■ THE INPUT ■

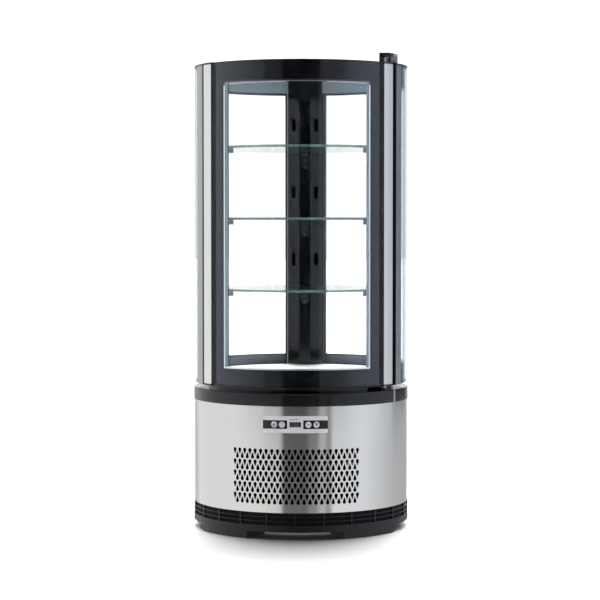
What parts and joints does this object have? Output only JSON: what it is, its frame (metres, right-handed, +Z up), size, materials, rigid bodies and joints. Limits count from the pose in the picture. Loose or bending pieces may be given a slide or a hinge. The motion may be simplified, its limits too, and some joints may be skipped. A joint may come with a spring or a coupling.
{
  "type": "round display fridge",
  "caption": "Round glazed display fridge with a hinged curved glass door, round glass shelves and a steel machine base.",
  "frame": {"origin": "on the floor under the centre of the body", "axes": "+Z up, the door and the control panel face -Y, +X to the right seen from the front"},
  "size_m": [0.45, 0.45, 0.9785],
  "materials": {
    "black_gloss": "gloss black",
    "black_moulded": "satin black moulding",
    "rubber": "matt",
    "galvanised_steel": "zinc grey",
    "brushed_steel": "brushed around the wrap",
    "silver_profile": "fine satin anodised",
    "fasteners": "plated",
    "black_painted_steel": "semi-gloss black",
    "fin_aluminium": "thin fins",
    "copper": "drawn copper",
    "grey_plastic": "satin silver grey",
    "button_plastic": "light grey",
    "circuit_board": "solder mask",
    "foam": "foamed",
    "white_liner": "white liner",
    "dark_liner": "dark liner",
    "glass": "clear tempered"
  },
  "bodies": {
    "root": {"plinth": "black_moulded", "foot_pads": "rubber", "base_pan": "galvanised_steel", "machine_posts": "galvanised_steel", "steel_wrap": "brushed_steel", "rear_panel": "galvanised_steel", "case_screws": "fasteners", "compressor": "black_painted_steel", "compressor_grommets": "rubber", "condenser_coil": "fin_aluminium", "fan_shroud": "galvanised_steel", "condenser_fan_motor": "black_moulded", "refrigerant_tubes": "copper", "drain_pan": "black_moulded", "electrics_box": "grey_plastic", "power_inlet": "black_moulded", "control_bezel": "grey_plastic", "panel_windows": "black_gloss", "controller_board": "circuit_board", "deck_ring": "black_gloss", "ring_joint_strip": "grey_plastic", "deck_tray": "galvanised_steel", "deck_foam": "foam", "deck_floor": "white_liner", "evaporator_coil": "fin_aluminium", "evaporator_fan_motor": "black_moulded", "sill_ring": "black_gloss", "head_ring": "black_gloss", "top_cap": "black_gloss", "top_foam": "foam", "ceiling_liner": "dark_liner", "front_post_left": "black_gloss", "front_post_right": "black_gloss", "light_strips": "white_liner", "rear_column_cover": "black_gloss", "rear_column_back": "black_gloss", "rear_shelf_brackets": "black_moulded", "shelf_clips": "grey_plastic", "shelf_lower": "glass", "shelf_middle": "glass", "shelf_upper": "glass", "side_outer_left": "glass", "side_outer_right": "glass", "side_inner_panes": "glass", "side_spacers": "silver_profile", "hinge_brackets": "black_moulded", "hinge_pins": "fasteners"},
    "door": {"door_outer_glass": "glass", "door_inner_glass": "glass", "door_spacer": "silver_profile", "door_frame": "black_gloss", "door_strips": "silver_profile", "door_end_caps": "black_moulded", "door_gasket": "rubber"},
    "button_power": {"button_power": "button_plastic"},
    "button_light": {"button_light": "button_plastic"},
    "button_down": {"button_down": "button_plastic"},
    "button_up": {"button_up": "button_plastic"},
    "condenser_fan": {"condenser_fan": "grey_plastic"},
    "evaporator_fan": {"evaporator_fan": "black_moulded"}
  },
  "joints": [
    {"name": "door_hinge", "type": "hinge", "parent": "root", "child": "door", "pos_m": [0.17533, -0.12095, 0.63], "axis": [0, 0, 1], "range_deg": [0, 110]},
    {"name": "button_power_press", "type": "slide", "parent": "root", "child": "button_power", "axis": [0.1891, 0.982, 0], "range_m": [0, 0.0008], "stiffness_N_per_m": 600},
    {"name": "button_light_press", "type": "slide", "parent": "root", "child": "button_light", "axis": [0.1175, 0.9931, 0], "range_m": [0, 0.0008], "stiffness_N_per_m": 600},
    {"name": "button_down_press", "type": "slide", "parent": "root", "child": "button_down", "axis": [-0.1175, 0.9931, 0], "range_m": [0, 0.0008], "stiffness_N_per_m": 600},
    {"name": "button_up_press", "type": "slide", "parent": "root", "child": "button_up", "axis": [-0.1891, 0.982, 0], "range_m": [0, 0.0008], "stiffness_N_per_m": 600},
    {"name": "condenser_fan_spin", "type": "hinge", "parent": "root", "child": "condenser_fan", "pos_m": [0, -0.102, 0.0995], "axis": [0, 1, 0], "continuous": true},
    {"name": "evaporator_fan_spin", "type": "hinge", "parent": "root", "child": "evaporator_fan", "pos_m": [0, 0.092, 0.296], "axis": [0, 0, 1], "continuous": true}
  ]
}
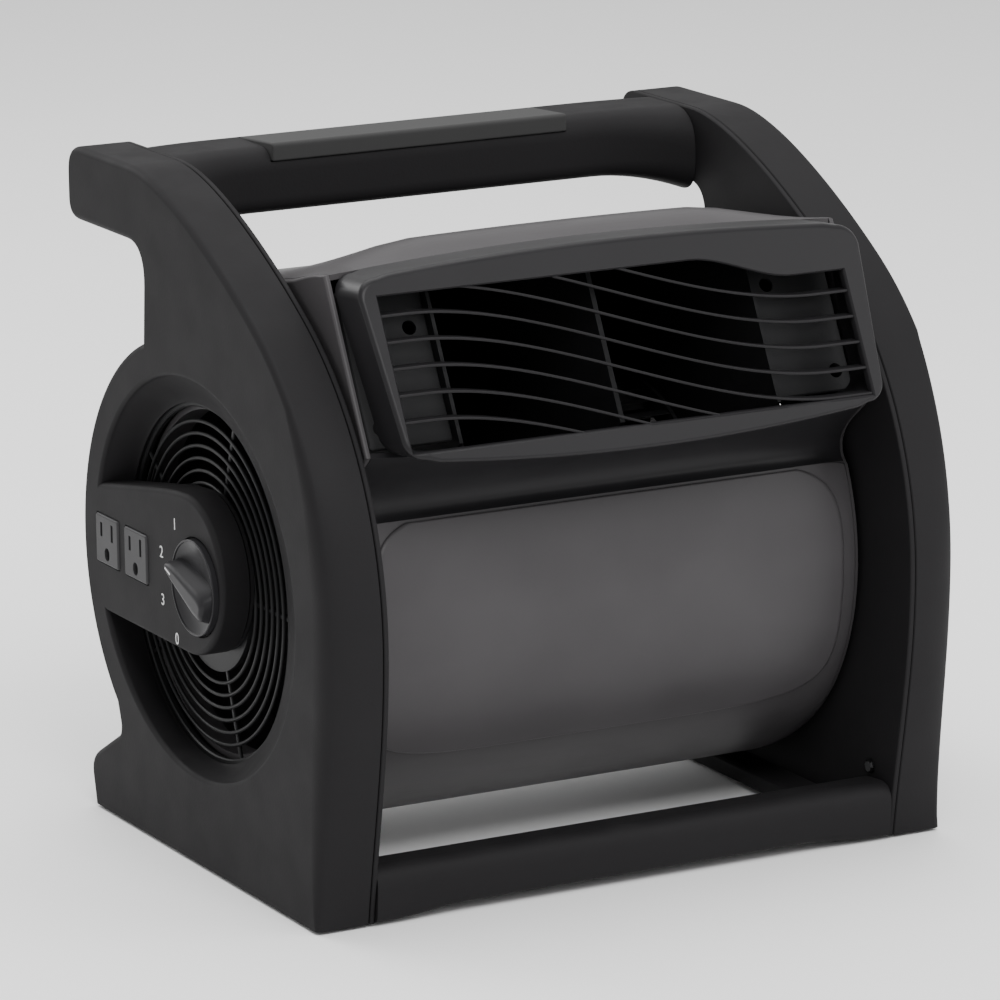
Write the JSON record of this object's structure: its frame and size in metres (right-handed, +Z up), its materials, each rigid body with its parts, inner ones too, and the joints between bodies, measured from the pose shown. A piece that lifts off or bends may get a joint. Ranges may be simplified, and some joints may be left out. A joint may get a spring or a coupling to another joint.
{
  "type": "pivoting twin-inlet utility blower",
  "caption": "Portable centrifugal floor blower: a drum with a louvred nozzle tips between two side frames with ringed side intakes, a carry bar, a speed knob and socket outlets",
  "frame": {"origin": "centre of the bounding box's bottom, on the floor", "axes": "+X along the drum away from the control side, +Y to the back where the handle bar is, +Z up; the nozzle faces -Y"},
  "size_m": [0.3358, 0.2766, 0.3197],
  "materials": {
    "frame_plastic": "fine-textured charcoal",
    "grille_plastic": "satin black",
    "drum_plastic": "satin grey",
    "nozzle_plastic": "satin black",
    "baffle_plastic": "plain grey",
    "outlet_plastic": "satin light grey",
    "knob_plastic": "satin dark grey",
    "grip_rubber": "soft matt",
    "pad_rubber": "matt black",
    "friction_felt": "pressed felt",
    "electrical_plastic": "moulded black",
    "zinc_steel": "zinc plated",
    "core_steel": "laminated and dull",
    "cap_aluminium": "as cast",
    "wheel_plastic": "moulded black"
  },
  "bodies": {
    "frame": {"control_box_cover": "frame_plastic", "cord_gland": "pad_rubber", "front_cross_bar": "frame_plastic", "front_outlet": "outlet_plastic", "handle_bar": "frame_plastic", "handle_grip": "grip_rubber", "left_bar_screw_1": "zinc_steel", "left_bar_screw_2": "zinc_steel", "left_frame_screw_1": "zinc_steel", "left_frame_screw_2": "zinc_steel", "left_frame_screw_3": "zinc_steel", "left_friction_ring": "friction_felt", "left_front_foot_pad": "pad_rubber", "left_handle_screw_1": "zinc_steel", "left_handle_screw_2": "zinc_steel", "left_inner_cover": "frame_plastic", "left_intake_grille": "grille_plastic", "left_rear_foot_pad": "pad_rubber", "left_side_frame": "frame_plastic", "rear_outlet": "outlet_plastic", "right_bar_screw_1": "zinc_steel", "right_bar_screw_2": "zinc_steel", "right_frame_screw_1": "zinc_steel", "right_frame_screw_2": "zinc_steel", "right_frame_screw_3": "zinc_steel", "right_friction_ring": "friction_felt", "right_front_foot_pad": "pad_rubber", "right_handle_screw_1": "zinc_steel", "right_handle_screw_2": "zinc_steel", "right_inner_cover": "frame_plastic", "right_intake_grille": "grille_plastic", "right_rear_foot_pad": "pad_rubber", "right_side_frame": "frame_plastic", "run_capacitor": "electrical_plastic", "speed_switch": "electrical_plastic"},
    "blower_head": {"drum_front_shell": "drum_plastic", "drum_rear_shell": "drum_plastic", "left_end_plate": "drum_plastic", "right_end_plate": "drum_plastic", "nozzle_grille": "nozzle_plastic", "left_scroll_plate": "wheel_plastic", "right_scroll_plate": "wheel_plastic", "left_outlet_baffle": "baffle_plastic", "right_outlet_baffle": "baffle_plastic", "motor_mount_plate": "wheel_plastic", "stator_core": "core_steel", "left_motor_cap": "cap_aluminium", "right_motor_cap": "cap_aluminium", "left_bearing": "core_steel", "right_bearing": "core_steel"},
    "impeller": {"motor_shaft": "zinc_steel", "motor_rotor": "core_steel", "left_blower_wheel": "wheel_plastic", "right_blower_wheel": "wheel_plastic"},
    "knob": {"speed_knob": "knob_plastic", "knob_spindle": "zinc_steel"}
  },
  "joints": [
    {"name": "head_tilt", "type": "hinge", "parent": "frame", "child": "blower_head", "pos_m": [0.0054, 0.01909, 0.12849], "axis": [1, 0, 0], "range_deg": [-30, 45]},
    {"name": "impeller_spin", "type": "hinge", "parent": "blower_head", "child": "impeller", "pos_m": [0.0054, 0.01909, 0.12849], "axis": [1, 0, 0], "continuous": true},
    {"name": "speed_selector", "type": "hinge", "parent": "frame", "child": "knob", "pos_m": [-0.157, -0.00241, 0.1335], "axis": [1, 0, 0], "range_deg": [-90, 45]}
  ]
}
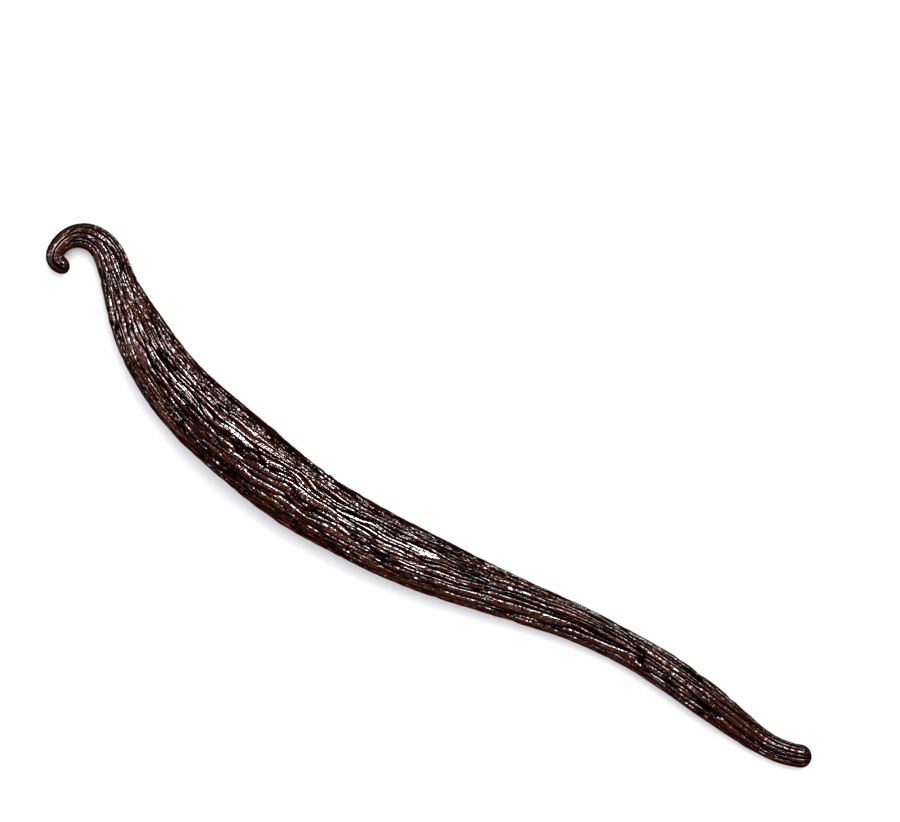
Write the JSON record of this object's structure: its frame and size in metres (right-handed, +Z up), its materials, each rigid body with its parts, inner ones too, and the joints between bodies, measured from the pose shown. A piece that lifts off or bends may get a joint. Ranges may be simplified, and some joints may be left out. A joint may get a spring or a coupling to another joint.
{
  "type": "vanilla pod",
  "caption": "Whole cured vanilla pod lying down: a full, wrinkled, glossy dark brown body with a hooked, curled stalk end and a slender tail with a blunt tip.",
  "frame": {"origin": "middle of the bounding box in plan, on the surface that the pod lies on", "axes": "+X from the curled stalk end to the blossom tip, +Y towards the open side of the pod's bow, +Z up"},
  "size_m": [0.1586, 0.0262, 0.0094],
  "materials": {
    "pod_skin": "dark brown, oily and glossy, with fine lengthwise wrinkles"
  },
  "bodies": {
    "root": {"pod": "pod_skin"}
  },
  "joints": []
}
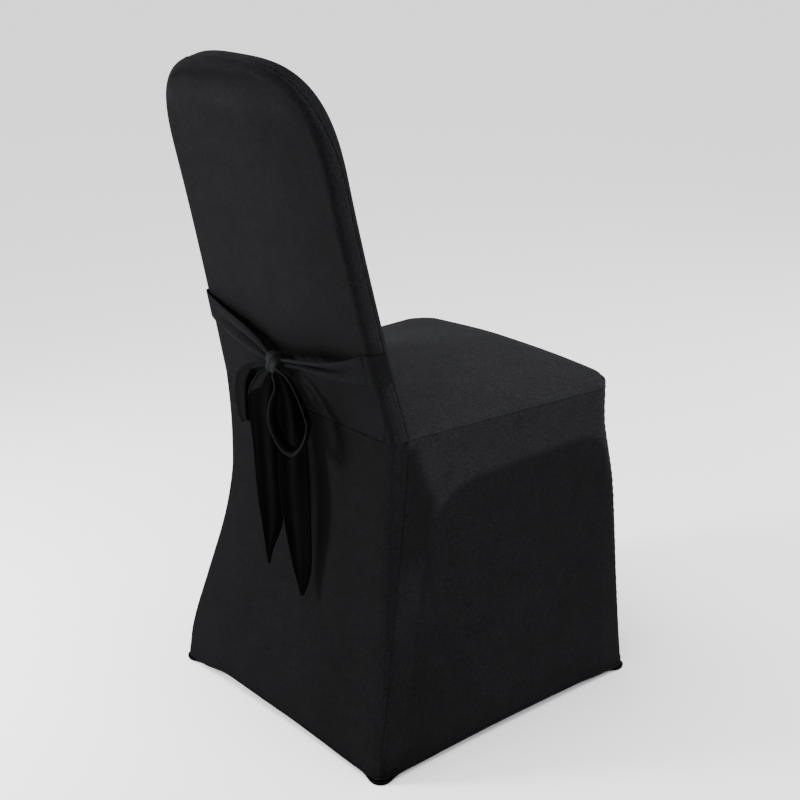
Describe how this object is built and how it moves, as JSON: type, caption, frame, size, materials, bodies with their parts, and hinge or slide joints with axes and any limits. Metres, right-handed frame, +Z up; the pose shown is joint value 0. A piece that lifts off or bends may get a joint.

■ EXERCISE INSTRUCTIONS ■
Return all the lines that contain the string "parts".

■ RESPONSE TO THIS TASK ■
What parts and joints does this object have? Output only JSON: what it is, its frame (metres, right-handed, +Z up), size, materials, rigid bodies and joints. Limits count from the pose in the picture. Loose or bending pieces may be given a slide or a hinge. The motion may be simplified, its limits too, and some joints may be skipped. A joint may come with a spring or a coupling.
Write the JSON record of this object's structure: its frame and size in metres (right-handed, +Z up), its materials, each rigid body with its parts, inner ones too, and the joints between bodies, measured from the pose shown. A piece that lifts off or bends may get a joint. Ranges may be simplified, and some joints may be left out. A joint may get a spring or a coupling to another joint.
Write the JSON record of this object's structure: its frame and size in metres (right-handed, +Z up), its materials, each rigid body with its parts, inner ones too, and the joints between bodies, measured from the pose shown. A piece that lifts off or bends may get a joint. Ranges may be simplified, and some joints may be left out. A joint may get a spring or a coupling to another joint.
Describe how this object is built and how it moves, as JSON: type, caption, frame, size, materials, bodies with their parts, and hinge or slide joints with axes and any limits. Metres, right-handed frame, +Z up; the pose shown is joint value 0. A piece that lifts off or bends may get a joint.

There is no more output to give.